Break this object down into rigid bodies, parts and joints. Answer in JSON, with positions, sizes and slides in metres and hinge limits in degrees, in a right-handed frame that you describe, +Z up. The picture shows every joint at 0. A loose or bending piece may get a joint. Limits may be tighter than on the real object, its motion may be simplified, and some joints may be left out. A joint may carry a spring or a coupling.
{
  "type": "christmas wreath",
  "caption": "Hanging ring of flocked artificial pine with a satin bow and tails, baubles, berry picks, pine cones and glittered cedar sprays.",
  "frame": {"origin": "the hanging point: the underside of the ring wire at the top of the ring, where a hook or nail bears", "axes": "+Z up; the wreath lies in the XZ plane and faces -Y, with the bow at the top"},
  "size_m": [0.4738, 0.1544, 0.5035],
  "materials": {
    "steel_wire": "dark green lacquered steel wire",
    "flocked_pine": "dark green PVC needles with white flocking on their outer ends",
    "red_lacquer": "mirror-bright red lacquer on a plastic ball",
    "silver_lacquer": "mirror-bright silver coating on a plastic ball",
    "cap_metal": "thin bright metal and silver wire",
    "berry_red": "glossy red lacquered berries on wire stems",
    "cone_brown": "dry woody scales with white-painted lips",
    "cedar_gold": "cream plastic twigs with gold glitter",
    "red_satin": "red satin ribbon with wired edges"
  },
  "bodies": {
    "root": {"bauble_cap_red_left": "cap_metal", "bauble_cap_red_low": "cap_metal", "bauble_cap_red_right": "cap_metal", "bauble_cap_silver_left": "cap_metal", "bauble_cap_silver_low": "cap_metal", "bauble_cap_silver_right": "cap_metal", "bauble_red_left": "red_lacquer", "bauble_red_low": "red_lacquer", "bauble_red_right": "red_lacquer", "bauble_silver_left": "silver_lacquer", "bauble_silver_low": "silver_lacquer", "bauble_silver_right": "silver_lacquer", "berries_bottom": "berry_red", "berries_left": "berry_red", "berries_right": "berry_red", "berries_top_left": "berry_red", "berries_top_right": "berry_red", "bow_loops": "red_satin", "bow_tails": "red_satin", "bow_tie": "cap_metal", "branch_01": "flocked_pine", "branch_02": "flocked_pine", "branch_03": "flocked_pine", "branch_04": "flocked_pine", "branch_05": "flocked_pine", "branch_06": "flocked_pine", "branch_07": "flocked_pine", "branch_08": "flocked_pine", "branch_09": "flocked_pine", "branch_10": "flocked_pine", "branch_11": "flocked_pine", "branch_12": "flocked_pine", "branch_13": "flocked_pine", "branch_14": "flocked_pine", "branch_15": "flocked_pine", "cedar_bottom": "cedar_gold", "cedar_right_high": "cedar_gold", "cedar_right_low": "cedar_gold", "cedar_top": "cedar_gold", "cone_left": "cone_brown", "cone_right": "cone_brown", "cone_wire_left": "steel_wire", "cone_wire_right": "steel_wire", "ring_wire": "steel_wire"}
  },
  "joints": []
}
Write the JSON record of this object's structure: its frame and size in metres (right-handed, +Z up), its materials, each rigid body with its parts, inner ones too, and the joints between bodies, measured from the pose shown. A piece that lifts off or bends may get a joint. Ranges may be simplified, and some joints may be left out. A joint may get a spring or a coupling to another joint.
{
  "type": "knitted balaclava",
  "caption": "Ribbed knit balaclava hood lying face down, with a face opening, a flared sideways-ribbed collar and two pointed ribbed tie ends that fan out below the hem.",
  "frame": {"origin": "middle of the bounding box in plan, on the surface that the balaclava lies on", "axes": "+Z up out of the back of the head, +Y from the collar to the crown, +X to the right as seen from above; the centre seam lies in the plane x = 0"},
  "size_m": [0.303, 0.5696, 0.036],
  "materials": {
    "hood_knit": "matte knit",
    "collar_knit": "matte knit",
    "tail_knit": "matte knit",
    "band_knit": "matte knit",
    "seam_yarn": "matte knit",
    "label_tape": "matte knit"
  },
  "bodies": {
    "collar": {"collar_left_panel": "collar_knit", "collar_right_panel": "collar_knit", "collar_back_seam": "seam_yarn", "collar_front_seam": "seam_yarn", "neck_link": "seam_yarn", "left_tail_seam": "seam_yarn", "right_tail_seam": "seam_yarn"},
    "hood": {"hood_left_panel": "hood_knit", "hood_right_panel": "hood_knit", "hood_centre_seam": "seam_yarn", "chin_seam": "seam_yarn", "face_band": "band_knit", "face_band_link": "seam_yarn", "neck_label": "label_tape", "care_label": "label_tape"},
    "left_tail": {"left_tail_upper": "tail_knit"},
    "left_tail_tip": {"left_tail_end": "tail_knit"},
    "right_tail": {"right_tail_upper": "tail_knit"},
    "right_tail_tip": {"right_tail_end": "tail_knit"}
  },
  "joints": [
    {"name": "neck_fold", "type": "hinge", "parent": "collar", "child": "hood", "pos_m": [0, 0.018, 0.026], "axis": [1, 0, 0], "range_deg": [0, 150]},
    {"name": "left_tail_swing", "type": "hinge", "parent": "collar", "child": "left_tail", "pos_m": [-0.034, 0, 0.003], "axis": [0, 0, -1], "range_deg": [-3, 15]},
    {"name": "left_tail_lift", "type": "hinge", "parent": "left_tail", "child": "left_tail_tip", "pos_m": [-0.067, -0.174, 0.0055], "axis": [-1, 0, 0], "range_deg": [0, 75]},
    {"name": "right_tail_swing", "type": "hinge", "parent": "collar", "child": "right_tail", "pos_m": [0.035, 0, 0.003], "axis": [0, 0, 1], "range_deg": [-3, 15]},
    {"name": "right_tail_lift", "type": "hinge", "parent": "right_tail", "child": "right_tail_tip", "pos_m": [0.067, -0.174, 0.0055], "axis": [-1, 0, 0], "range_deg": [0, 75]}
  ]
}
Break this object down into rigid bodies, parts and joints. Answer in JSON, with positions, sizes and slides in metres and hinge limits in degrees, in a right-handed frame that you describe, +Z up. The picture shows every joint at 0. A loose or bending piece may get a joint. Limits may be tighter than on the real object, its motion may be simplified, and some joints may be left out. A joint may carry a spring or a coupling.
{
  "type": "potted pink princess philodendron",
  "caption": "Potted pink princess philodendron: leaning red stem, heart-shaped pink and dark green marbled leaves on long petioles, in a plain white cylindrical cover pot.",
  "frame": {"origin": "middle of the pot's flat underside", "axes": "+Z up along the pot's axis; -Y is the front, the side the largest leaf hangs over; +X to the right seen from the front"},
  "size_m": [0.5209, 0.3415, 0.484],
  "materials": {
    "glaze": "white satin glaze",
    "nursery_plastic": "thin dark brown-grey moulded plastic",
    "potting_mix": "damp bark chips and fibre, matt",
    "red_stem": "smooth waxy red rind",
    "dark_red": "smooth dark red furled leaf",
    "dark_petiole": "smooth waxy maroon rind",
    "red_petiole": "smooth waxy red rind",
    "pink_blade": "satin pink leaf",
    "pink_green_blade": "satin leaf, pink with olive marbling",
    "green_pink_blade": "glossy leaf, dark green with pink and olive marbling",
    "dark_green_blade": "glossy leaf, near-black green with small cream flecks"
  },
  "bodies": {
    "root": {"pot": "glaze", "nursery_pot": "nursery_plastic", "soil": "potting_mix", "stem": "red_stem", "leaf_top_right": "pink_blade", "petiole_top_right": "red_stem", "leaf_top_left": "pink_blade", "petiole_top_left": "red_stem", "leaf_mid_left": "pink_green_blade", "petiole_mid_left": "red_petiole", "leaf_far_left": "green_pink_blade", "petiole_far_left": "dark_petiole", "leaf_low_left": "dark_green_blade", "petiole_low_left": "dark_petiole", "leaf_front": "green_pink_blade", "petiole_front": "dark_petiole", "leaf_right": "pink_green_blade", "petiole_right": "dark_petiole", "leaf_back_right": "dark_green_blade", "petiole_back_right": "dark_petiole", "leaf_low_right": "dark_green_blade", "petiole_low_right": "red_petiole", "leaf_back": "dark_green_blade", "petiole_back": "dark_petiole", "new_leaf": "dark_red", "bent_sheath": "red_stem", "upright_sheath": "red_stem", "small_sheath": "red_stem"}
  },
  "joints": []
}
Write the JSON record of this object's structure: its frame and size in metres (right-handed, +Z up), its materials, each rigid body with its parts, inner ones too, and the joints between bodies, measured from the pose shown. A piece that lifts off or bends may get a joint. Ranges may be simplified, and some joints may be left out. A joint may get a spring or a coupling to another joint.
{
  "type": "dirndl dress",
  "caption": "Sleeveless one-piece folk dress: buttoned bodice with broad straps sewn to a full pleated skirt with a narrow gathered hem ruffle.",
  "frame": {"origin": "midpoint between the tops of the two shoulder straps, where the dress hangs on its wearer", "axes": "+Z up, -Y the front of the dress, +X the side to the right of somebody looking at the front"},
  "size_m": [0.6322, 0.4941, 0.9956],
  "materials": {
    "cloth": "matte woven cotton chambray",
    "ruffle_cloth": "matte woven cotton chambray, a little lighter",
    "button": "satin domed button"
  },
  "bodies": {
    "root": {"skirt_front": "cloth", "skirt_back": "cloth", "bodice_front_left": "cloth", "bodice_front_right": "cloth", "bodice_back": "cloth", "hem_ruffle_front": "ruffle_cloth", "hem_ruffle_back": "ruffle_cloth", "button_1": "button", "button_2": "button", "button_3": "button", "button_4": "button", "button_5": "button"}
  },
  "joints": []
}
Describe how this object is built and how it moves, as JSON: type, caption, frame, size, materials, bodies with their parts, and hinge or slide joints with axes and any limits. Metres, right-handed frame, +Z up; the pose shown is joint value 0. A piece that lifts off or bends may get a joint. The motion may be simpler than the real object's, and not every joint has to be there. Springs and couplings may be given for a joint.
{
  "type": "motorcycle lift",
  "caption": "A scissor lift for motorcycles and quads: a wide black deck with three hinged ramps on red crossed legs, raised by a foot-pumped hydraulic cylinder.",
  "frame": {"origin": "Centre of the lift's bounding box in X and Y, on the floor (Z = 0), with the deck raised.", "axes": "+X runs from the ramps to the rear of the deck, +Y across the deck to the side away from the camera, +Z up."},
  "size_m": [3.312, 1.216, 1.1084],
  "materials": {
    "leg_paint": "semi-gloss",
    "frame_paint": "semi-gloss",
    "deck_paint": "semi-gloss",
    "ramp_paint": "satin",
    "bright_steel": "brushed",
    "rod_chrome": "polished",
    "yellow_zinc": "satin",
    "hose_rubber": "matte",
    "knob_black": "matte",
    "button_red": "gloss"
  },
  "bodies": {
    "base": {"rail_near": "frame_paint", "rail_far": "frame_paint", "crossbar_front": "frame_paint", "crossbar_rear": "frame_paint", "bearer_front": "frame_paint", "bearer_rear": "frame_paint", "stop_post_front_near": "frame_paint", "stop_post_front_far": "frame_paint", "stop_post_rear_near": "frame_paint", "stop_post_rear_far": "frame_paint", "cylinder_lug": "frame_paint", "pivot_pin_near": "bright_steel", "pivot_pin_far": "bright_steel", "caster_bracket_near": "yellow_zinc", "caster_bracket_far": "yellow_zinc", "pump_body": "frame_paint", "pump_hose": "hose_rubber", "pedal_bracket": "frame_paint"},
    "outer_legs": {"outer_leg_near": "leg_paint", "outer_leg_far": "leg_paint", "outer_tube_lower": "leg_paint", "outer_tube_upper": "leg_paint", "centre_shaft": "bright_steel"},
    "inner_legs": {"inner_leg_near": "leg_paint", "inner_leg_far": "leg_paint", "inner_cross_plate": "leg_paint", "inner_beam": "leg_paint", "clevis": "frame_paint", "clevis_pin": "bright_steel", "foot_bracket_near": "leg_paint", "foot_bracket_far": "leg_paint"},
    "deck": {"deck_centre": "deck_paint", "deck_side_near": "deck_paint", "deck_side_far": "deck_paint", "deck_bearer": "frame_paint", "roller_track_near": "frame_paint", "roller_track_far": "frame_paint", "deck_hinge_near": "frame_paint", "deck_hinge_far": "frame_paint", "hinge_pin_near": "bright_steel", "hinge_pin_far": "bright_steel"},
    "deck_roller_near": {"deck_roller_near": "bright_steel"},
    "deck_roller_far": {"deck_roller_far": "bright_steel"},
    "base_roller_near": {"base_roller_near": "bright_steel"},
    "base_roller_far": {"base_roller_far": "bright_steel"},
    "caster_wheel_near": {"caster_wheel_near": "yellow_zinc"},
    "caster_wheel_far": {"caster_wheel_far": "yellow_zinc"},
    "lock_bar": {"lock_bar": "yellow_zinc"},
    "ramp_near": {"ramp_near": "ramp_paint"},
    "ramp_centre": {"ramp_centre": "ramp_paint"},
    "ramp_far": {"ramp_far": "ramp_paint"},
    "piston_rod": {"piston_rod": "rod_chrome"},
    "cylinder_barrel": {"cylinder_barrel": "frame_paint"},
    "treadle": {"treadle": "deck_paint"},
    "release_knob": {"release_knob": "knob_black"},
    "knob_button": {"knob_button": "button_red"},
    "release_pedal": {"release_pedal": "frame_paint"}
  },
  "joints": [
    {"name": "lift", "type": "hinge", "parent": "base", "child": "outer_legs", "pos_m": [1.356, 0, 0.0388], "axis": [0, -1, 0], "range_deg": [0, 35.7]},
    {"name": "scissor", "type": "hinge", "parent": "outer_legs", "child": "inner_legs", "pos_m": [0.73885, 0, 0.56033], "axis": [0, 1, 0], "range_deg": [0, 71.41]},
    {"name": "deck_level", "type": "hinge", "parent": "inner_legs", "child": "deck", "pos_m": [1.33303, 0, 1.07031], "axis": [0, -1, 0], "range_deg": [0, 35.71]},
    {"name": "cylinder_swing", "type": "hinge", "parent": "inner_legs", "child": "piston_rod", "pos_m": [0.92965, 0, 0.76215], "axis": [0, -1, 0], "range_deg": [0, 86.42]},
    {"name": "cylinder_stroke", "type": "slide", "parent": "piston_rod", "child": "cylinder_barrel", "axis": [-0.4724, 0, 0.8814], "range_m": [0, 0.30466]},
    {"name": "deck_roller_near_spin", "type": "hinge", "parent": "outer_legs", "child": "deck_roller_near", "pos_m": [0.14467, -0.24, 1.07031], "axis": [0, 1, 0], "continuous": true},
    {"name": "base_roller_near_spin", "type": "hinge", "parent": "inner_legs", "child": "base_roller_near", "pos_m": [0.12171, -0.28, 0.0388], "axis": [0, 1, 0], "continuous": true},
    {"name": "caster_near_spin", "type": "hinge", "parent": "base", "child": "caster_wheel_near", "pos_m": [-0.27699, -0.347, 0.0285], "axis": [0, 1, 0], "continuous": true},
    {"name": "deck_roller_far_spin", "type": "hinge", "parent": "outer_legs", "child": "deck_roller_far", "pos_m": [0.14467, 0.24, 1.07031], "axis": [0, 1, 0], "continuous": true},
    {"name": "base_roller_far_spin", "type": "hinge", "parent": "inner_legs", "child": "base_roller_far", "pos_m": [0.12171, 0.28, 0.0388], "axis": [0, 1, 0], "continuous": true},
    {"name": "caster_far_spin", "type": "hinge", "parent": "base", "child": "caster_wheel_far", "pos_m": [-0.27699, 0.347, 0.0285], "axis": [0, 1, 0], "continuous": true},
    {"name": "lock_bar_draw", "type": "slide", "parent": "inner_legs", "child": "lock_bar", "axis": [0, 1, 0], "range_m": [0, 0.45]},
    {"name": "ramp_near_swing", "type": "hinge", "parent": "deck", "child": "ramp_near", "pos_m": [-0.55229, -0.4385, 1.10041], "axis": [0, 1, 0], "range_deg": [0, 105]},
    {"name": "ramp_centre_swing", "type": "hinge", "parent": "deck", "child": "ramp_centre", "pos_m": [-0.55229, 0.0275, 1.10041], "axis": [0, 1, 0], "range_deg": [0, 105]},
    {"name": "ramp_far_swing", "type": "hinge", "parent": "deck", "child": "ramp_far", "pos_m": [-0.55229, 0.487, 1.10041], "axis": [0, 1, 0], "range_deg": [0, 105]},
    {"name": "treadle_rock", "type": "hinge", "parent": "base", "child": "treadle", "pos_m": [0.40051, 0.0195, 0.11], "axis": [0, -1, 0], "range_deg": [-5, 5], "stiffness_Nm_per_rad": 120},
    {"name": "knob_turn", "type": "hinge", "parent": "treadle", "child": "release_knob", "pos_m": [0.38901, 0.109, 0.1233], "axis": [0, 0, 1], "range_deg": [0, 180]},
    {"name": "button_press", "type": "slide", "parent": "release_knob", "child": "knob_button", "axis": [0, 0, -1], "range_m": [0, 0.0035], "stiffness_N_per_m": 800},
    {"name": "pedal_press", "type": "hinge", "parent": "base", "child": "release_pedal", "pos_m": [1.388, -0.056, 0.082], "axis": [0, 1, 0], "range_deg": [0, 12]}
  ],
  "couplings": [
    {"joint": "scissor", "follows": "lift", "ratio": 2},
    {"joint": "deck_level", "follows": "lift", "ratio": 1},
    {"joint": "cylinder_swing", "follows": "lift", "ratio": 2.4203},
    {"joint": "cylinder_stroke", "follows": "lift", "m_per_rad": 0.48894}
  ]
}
☆ ☆ ☆
▸ **Task to complete**
Pull every line containing the word "caption" out of the material and copy it.

▸ **Reply to the task**
  "caption": "Hanging ring of flocked artificial pine with a satin bow and tails, baubles, berry picks, pine cones and glittered cedar sprays.",
  "caption": "Ribbed knit balaclava hood lying face down, with a face opening, a flared sideways-ribbed collar and two pointed ribbed tie ends that fan out below the hem.",
  "caption": "Potted pink princess philodendron: leaning red stem, heart-shaped pink and dark green marbled leaves on long petioles, in a plain white cylindrical cover pot.",
  "caption": "Sleeveless one-piece folk dress: buttoned bodice with broad straps sewn to a full pleated skirt with a narrow gathered hem ruffle.",
Describe how this object is built and how it moves, as JSON: type, caption, frame, size, materials, bodies with their parts, and hinge or slide joints with axes and any limits. Metres, right-handed frame, +Z up; the pose shown is joint value 0. A piece that lifts off or bends may get a joint. The motion may be simpler than the real object's, and not every joint has to be there. Springs and couplings may be given for a joint.
  "caption": "A scissor lift for motorcycles and quads: a wide black deck with three hinged ramps on red crossed legs, raised by a foot-pumped hydraulic cylinder.",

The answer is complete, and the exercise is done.